記者コラム 多事奏論 編集委員(天草)・近藤康太郎

 高校のとき、倫理社会の教師が授業でしていた雑談を、よく覚えている。戦後すぐで食いものがなかった時代、家族のため米の買い出しにいったそう。農家の軒先で窮状を訴えたが、そこの女性は「米なんか、にゃあだよ」とすげなかった。しょげてると、ふと目にした。その家の猫が、米の飯を食っている!

 「だから、百姓は大嫌いなんです」

 唇を震わせていた。半分は冗談だろうけど、この話はどうなのかなぁ。猫は好んで米の飯なんか食わねえだろうし。わたしもいまや百姓だが、猫のための食べ物なら、だれにもやらない。自分が食う米をなんとか融通する。したいと思う。

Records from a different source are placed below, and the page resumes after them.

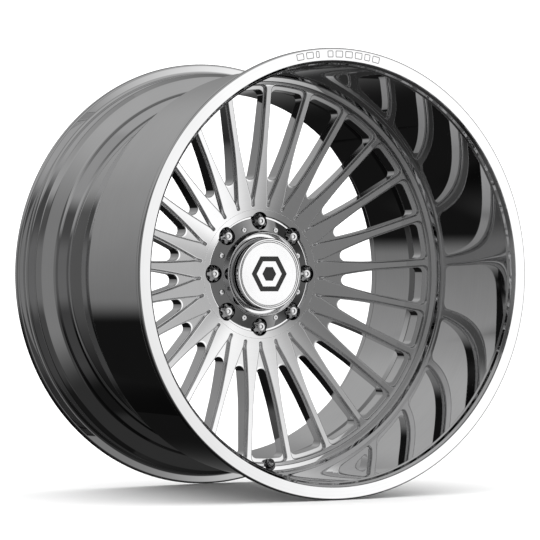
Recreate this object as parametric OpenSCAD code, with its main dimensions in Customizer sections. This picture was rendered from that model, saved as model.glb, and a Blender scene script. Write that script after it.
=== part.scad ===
// Deep-lip forged wheel rim: a rolled barrel, a forged many-spoke centre welded
// into it, a bolt-on hub cap, lug nuts and a clamp-in tyre valve.
// The origin is the middle of the hub mounting face. The wheel spins about Y,
// the outer (street) side faces -Y, and +Z is up.

/* [Rim] */
// Nominal diameter over the tyre bead seats
seat_d = 660.4; // [640:0.1:680]
// Width between the two tyre flanges
rim_w = 406.4; // [390:0.1:420]
// Height of a flange above its bead seat
flange_h = 17.5; // [16:0.5:19]
// Thickness of each flange
flange_t = 12.5; // [11:0.5:14]
// Distance from the hub face out to the middle plane of the rim
back_offset = 76.2; // [70:0.1:82]
// Inner radius of the polished lip
lip_r = 318.3; // [317:0.1:319]
// Outer radius of the barrel between the front bead and the drop centre
front_r = 324.5; // [323.5:0.1:325.5]
// Outer radius of the drop centre
well_r = 304; // [302:0.5:306]
// Wall thickness of the drop centre
well_wall = 6; // [5:0.5:7]

/* [Centre] */
// Number of spokes
spokes = 25; // [25:1:25]
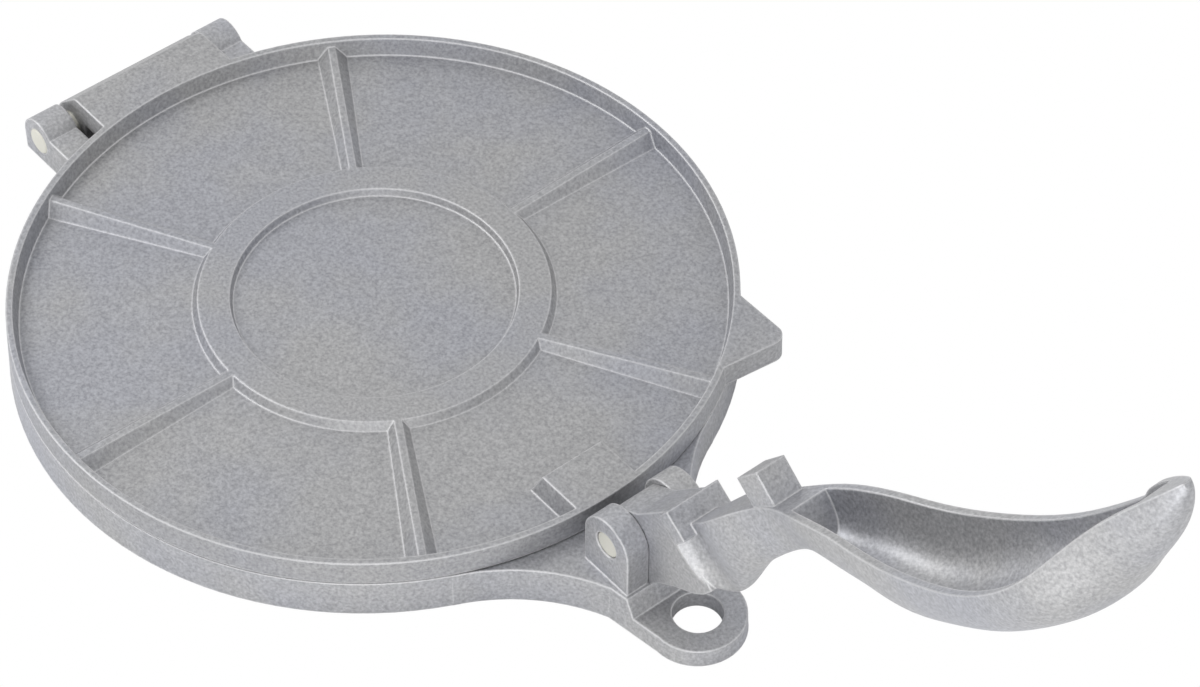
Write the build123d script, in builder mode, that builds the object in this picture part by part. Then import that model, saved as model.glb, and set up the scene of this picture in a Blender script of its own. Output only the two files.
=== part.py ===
"""Tortilla press: three aluminium castings turning on two plain steel pins.

Millimetres. +Z is up and the origin is the centre of the base disc on the table.
+X points to the lever, the lid's hinge is at -X, and both pins lie along Y.
The press is drawn closed, with the lever folded outward until its heel rests on the tongue.
"""

from build123d import *
from math import cos, radians, sin, tan
import os

os.makedirs("parts", exist_ok=True)

# --- driving dimensions ----------------------------------------------------------------

# round plates
plate_radius = 101.5  # base disc, at the table
plate_draft = 3.0  # degrees of draft on every cast wall
base_thickness = 11.2
lid_gap = 0.4  # between the closed plates
lid_radius = 100.9
lid_height = 7.2
lid_floor = 1.7  # thickness of the lid between its ribs
rim_land = 1.8  # width of the rim's flat top
rim_slope = 1.2

# ring and spokes on the lid's back
ring_inner = 39.8
ring_outer = 48.6
ring_height = 2.2
ring_slope = 1.6
rib_count = 6
rib_rise = 1.5  # a spoke is this much higher at the rim than at the ring
rib_root = 0.5  # how deep the spokes are sunk in the floor
rib_top_width = 2.0
rib_flank = 48.0  # degrees, slope of a spoke's sides

# pressing pad and thumb tab on the lid
pad_inner = 84.5
pad_width = 20.0
pad_shift = 1.0
pad_draft = 22.0
tab_corner = (88.0, 74.6)
tab_corner_radius = 4.0
tab_start = (62.0, 74.5)
tab_end = (84.2, 44.0)

# hinge at the back
hinge_x = -115.5
hinge_z = 7.2
lug_radius = 7.2
lug_inner = 24.4
lug_outer = 34.0
lug_root = -85.0
strap_half_width = 22.3
strap_back = -114.5
strap_corner = 2.5
barrel_radius = 7.0
pin_radius = 4.0
pin_clearance = 0.05
pin_proud = 0.3
pin_recess = 0.4
pin_chamfer = 0.4

# tongue, ears and end pad at the front
tongue_root = (91.2, 44.7)
tongue_flare = (102.9, 27.6)
tongue_waist = (120.0, 15.9)
foot_centre = 136.5
foot_radius = 13.5
foot_height = 5.5
foot_hole_x = 136.8
foot_hole_radius = 6.75
step_top = 125.5
step_foot = 128.0
pivot_x = 116.0
pivot_z = 23.5
ear_radius = 8.5
ear_inner = 6.5
ear_outer = 13.5

# underside of the base
wall = 6.0
floor_thickness = 5.0
stiffener_width = 4.0
hub_radius = 11.0

# lever: u runs along it from the pivot, n stands up from its top
lever_angle = 50.0  # degrees above the table when it is folded outward
hub_half_width = 6.35
lever_hub_radius = 7.0
heel_back = pivot_x + 5.5
heel_front = step_top - 0.3
heel_gap = 0.1
shoulder_start = 25.0
shoulder_end = 30.0
shoulder_half_width = 8.5
ridge_height = 2.8
block_start = 65.5
block_end = 75.5
block_height = 5.2
block_half_width = 4.5
grip_wall = 2.3
grip_floor = 2.6
neck_fullness = 0.86  # how boxy the section is: 1 is square, and 0.55 is round
grip_fullness = 0.69
bowl_start = 84.0  # the hollow of the grip runs from here
bowl_end = 220.0  # to here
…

 「令和の米騒動」以来、米はすっかり高価なものになった。経済が専門の原真人編集委員が「安くてうまいコメ取り戻そう」という鋭いコラムを先日、本欄に書いていた。異常気象が続いて米の不作は今後も続きそうだ。食料安全保障のためにも、票目当ての減反政策はやめよ。大規模な主業農家や企業に政策資源を集中し、安価な米を大量供給させよう。

 山間の棚田でちまちま米を作り、市場にも出していないわたしなどは、お話の対象にもなっていない部外者だ。それはいいが、問題外の零細百姓の立場からふたつ言わせてもらえば、米はいまでも十分安いんじゃないの、とは思う。